Sea un católico de plástico: vistoso, adaptable a todo y a todos, pluralista, polivalente.
Pero quédese tranquilo, también como el plástico, Ud. será cambiado por otro adminículo del mismo material cuando ya no lo necesiten en este bazar de subproductos cristianos.
El siglo de Hierro, con toda su frialdad y dureza, tal vez resista la prueba del fuego que el juicio de Jesucristo hará sobre la Historia, de la que dice la Teología (y también los Obispos) que Él es el Señor…
San Pedro dice “Porque ha llegado el tiempo de comenzar el juicio por la casa de Dios” (I Pe 4, 17) “Pues más le hubiera valido no haber conocido el camino de la justicia que, una vez conocido, volverse atrás del santo precepto que les fue transmitido. Les ha sucedido lo de aquel proverbio tan cierto: “el perro vuelve a su vómito” y “la puerca lavada, a revolcarse en el cieno” (I Pe 2, 21, 22)

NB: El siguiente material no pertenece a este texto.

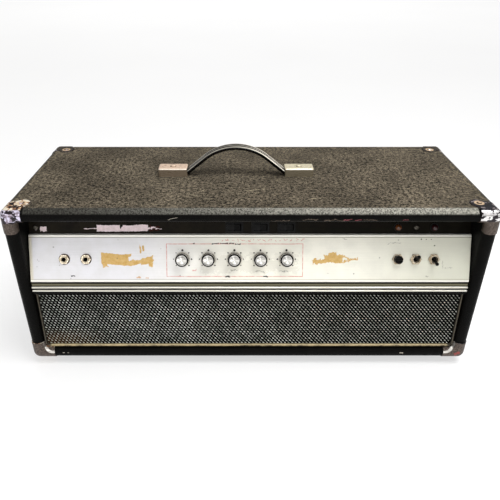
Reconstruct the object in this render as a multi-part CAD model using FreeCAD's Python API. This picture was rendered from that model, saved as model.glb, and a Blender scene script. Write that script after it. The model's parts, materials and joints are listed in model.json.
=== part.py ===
"""Guitar amplifier head: a covered plywood sleeve, a leaning control panel on a steel chassis,
valves and transformers hanging below it, a grille, chrome corners and a strap handle.
Millimetres. X is across the front, the front faces -Y, Z is up and the feet stand on Z = 0."""
import FreeCAD, Part
import math
import os

os.makedirs("parts", exist_ok=True)
V = FreeCAD.Vector

# ------------------------------------------------------------------ cabinet sizes
cabinet_width = 670.0
cabinet_depth = 263.0
cabinet_height = 254.0      # without the feet
board = 19.0                # wall thickness, covering included
vinyl = 0.8                 # covering thickness
edge_radius = 10.0          # long outer edges
nose_radius = 9.0           # front and back edges of the boards
cover_lap_front = 75.0      # how far the covering turns inside at the front
cover_lap_back = 22.0
opening_corner = 1.5        # small radius in the corners of the opening

foot_height = 12.0
foot_radius = 19.0
foot_inset_x = 62.0         # foot centre to the cabinet's end
foot_inset_y = 48.0

# ------------------------------------------------------------------ control panel sizes
panel_lean = 22.6           # degrees back from upright
panel_setback = 5.5         # foot of the panel behind the front plane
panel_slant = 69.5          # height of the pale panel up its slope
panel_sheet = 1.6
panel_flange = 4.0          # depth of its turned edges
panel_roll = 2.0            # outer radius of the turned edges
panel_rim = 0.7             # raised border, above the panel's face
panel_rim_width = 3.6
panel_rim_end = 2.2         # width of the border at the two ends
strip_gap = 0.6             # shadow line between the pale panel and the dark strip
strip_slant = 25.5          # height of the dark strip above it
strip_sheet = 1.5
roof_gap = 8.5              # top of the dark strip to the top board's underside
end_gap = 1.5               # panel, trim and grille ends to the side boards
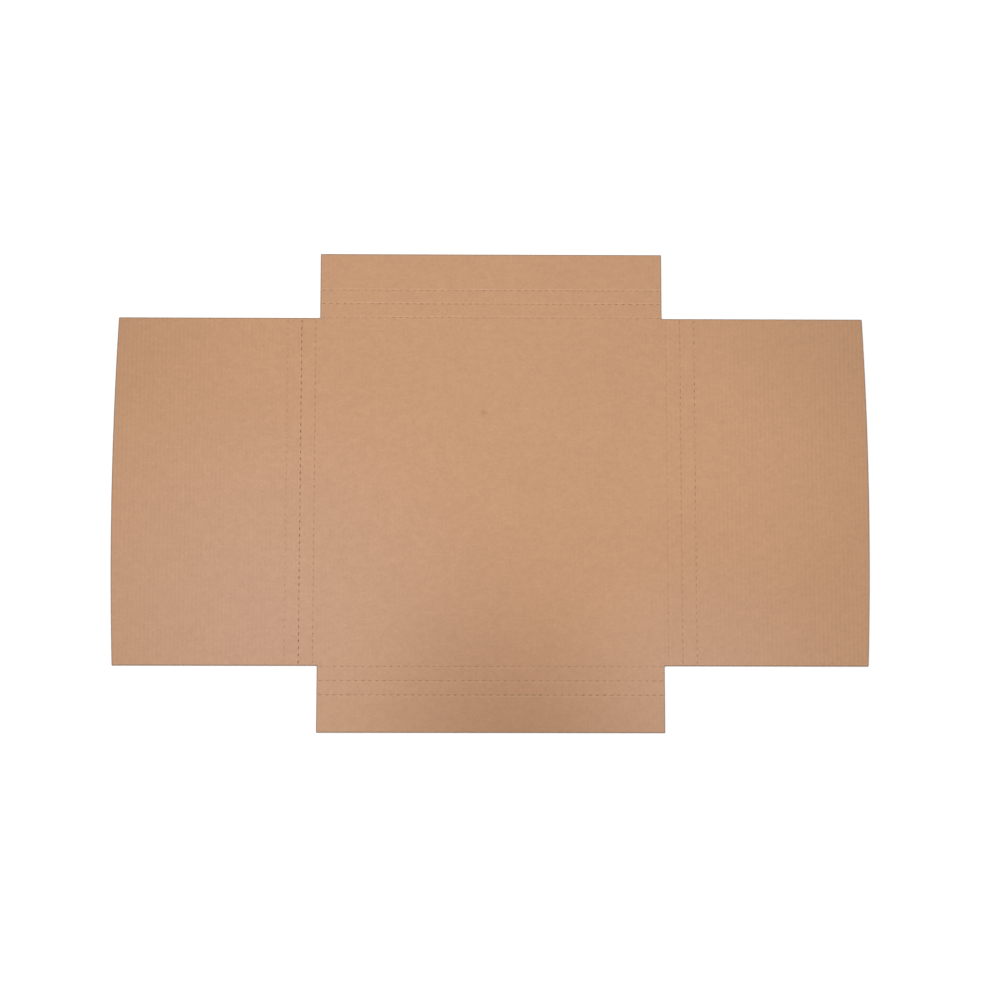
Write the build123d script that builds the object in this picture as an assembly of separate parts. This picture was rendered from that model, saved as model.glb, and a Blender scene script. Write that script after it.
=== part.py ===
from build123d import *
import os

# Flat blank of a corrugated mailer box with three fold depths, as it is packed flat.
# One cross-shaped sheet: a square base, a long wing on the left and on the right, and a short
# flap at the top and at the bottom. Each side of the base has three parallel creases, so the
# same blank folds to three depths. Every crease is a shallow pressed groove with a row of cuts.
# Millimetres. The sheet lies on z = 0, its middle is at the origin, the wings reach along x,
# and the flutes of the board run along y, so their open ends show at the edges that face y.

# Blank
inside_side = 317.5  # square inside of the folded box
fold_allowance = 1.5  # the first creases stand this much wider, for the board's own thickness
depth_step = 12.7  # from one crease to the next, and so from one box depth to the next
creases_a_side = 3
wing_width = 317.5  # along y
wing_reach = 182.4  # from its first crease to the middle of its outer edge
wing_bow = 3.4  # the outer edge is a shallow arc, and its corners fall back by this much
flap_width = 311.1  # along x, narrower than the base so that the flaps tuck in
flap_reach = 59.0  # from its first crease to its outer edge

# Corrugated board
liner = 0.35  # thickness of the upper and of the lower liner
medium = 0.25  # thickness of the fluted paper between them
flute_height = 1.5  # clear height between the liners
flute_pitch = 3.86  # from one wave to the next
solid_rim = 0.5  # least width left solid between a flute and a cut edge or a crease

# Creases and their cuts
crease_width = 1.4  # across the groove, at the surface
crease_floor = 0.8  # across its flat floor
crease_depth = 0.12
cut_pitch = 6.35  # half cut and half uncut
cut_length = 3.2
cut_width = 0.6  # where it opens in the crease's floor
cut_depth = 0.2  # below that floor, at the middle of the cut

# Clearances for the tools that cut the sheet
overrun = 1.0  # how far a groove's tool runs past the edge that it opens through
lift = 0.05  # how far a cut's tool starts above the crease's floor

# What follows from these sizes
thickness = 2 * liner + flute_height
first_crease = inside_side / 2 + fold_allowance / 2
crease_lines = [first_crease + depth_step * i for i in range(creases_a_side)]
wing_end = first_crease + wing_reach
wing_corner = wing_end - wing_bow
flap_end = first_crease + flap_reach


def wing_outline(side):
    """One wing with the base's half: square at the middle, a shallow arc at its outer edge."""
    half = wing_width / 2
    edges = [
        Line((0, -half), (side * wing_corner, -half)),
        ThreePointArc((side * wing_corner, -half), (side * wing_end, 0), (side * wing_corner, half)),
        Line((side * wing_corner, half), (0, half)),
        Line((0, half), (0, -half)),
    ]
    return make_face(edges)


def blank_outline():
    """The die-cut cross: both wings, and the two flaps as one strip through the base."""
    flaps = Rectangle(flap_width, 2 * flap_end)
    return flaps + wing_outline(1) + wing_outline(-1)


def flute_channel(x, opens_down):
    """Section of the space under one wave of the medium, or over it when it opens upwards."""
    rise = flute_height - medium
    half_mouth = flute_pitch / 2 - medium / 2
    if opens_down:
        mouth_z, peak_z = liner, liner + rise
    else:
        mouth_z, peak_z = thickness - liner, thickness - liner - rise
    return Wire.make_polygon([(x - half_mouth, 0, mouth_z), (x + half_mouth, 0, mouth_z), (x, 0, peak_z)])


def flute_fits(x):
    """True where a flute at x stays clear of the wings' ends, the flaps' sides and the creases."""
    reach = flute_pitch / 2 - medium / 2 + solid_rim
    if abs(x) + reach > wing_corner:
        return False
    if abs(abs(x) - flap_width / 2) < reach:
        return False
    return all(abs(abs(x) - line) > reach + crease_floor / 2 for line in crease_lines)


def fluted_board():
    """The board's section along x, with the zigzag medium between its liners, drawn out along y."""
    half_steps = int(2 * wing_end / flute_pitch)
    places = [(i * flute_pitch / 2, i % 2 == 0) for i in range(-half_steps, half_steps + 1)]
    channels = [flute_channel(x, opens_down) for x, opens_down in places if flute_fits(x)]
    corners = [(-wing_end, 0, 0), (wing_end, 0, 0), (wing_end, 0, thickness), (-wing_end, 0, thickness)]
    section = Face(Wire.make_polygon(corners), channels)
    return extrude(section, amount=flap_end, dir=(0, 1, 0), both=True), len(channels)


def crease_groove(length):
    """Tool for one groove along x at the origin: a trapezoid that opens through both edges."""
    slope = (crease_width - crease_floor) / 2 / crease_depth
    top_half = crease_width / 2 + slope * lift
    floor_half = crease_floor / 2
    floor_z = thickness - crease_depth
    section = Wire.make_polygon(
        [
            (-length / 2 - overrun, -floor_half, floor_z),
            (-length / 2 - overrun, floor_half, floor_z),
            (-length / 2 - overrun, top_half, thickness + lift),
            (-length / 2 - overrun, -top_half, thickness + lift),
        ]
    )
    return extrude(Face(section), amount=length + 2 * overrun, dir=(1, 0, 0))


def knife_cut():
    """Tool for one cut along x: pointed at both ends and deepest at its middle."""
    grow = (cut_depth + lift) / cut_depth
    half_length = grow * cut_length / 2
    half_width = grow * cut_width / 2
    start_z = thickness - crease_depth + lift
    mouth = Wire.make_polygon(
        [
            (-half_length, 0, start_z),
            (0, -half_width, start_z),
            (half_length, 0, start_z),
            (0, half_width, start_z),
        ]
    )
    return loft([Face(mouth), Vertex(0, 0, thickness - crease_depth - cut_depth)])


def crease_tools(length):
    """One crease along x at the origin: its groove, and as many whole cuts as it has room for."""
    cuts = int((length - cut_length) / cut_pitch) + 1
    first = -(cuts - 1) * cut_pitch / 2
    knife = knife_cut()
    row = [Pos(first + cut_pitch * i, 0, 0) * knife for i in range(cuts)]
    return [crease_groove(length)] + row


def all_creases():
    """The creases of the flaps run along x, and those of the wings run along y."""
    grooves, cuts = [], []
    for length, turn in ((flap_width, 0), (wing_width, 90)):
        groove, *row = crease_tools(length)
        for line in crease_lines:
            for side in (1, -1):
                place = Rot(0, 0, turn) * Pos(0, side * line, 0)
                grooves.append(place * groove)
                cuts += [place * cut for cut in row]
    return grooves, cuts


board, channel_count = fluted_board()
blank = board & extrude(blank_outline(), amount=thickness)
grooves, cuts = all_creases()
blank = (blank - grooves) - cuts
blank = blank.solid()

os.makedirs("parts", exist_ok=True)
export_step(blank, "parts/box_blank.step")
size = blank.bounding_box().size
print(f"blank {size.X:.1f} x {size.Y:.1f} x {size.Z:.2f} mm, {channel_count} flute channels")
print(f"{len(grooves)} creases with {len(cuts)} cuts, volume {blank.volume / 1000:.1f} cm3")
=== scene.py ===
# %% [markdown]
# A flattened mailer box: one cross of brown corrugated board.
# The real blank is a single sheet that a die cut out of flat board. Nothing is glued or folded yet,
# so its character sits in small things: the pressed creases with their rows of knife cuts, the raw
# edges where the waves of the board can be seen, and the warm, slightly uneven brown of the paper.
# This lesson models the three papers of the board first, and then gives them their kraft finish.

# %% Load the frame
import math
from collections import namedtuple
import bmesh
import bpy
from mathutils import Matrix, Vector, noise as smooth_noise


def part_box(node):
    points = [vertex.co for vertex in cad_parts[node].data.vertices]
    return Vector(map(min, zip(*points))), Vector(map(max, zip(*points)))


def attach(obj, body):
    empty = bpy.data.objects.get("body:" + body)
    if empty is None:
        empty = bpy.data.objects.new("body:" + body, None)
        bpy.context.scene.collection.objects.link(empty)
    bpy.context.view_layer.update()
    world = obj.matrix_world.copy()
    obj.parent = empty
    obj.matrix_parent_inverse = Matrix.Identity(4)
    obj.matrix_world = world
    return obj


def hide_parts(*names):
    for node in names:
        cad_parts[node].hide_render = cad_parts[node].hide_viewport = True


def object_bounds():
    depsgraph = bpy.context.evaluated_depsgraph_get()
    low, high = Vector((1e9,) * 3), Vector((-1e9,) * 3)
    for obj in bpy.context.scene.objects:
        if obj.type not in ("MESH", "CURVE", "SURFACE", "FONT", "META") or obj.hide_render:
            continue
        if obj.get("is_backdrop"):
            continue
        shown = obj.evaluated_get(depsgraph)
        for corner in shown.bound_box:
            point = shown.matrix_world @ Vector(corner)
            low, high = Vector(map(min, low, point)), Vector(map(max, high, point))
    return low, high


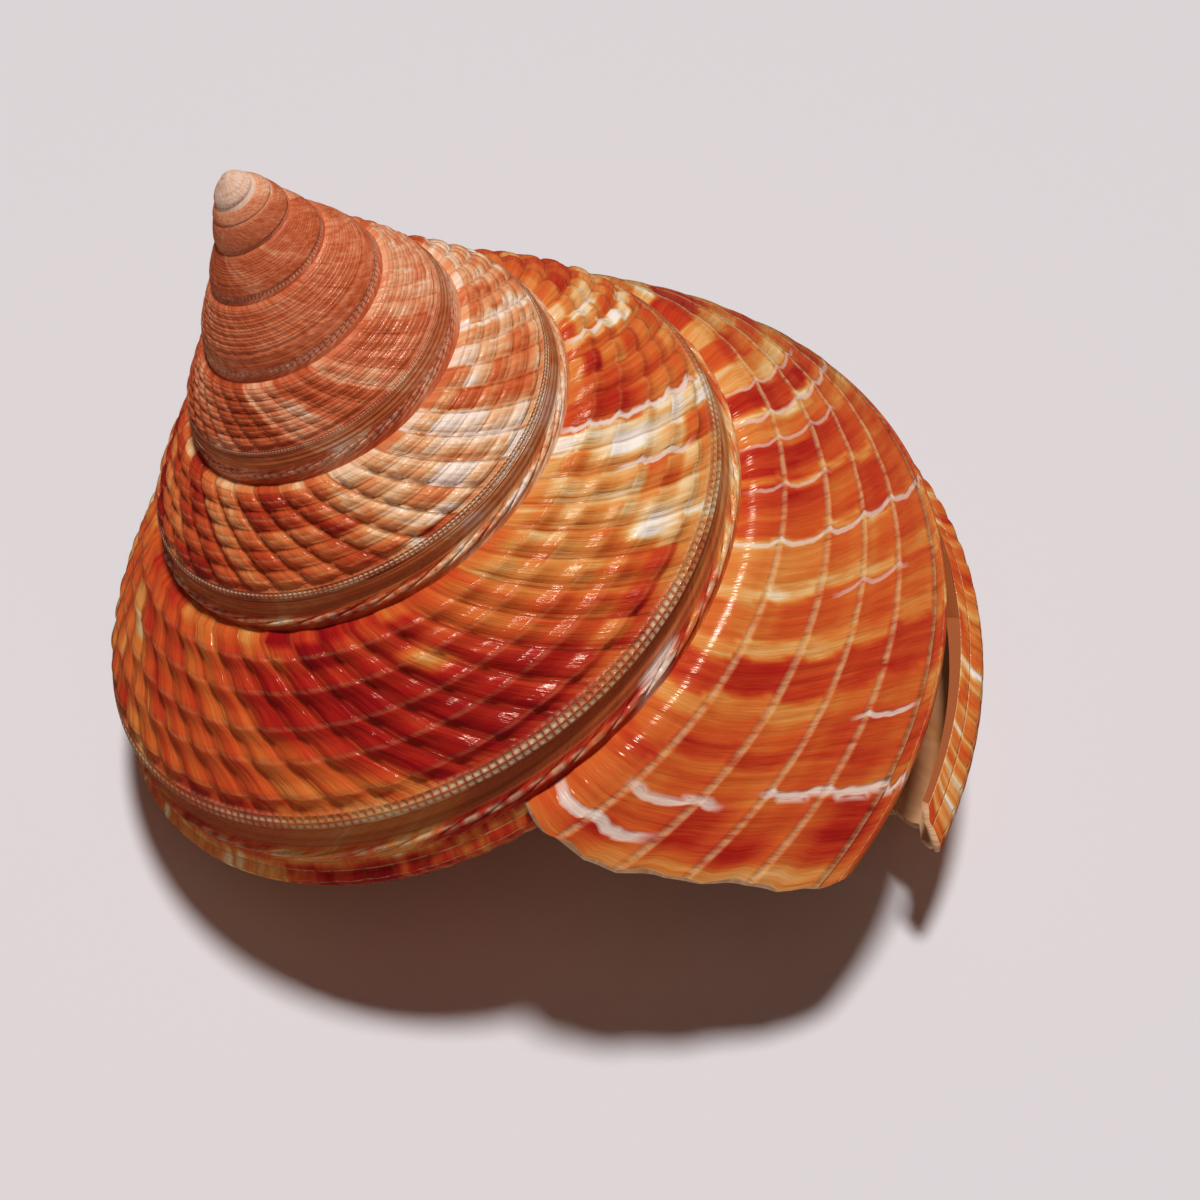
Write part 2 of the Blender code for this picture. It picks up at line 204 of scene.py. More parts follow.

Y San Pablo afirma taxativamente: “¡Mire cada cual cómo construye! Pues nadie puede poner otro cimiento que el ya puesto, JESUCRISTO. Y si uno construye sobre este cimiento con oro, plata, piedras preciosas, madera, heno, paja, la obra de cada cual quedará al descubierto; la manifestará el Día, que ha de revelarse por el fuego. Y la calidad de la obra de cada cual, la probará el fuego. Aquél, cuya obra, construida sobre el cimiento, resista, recibirá la recompensa. Mas aquél, cuya obra quede abrasada, sufrirá el daño. Él, no obstante, quedará a salvo, pero como quien pasa a través del fuego” (I Cor 3, 10-15)
El Apóstol se refiere aquí a tres tipos de constructores (predicadores): los que construyen con solidez, los que construyen con materiales que no resisten la prueba, y los que en lugar de construir, destruyen.
Sin demasiado esfuerzo llegamos a la conclusión:
En este poquito de tiempo que nos toca vivir en el que no vemos demasiado al Señor y nos desesperamos como los Apóstoles, podemos pensar:
El hierro tal vez resista la prueba del fuego, aquí en el tiempo o en la eternidad.
¿Qué será del plástico, aquí en el tiempo o en la eternidad?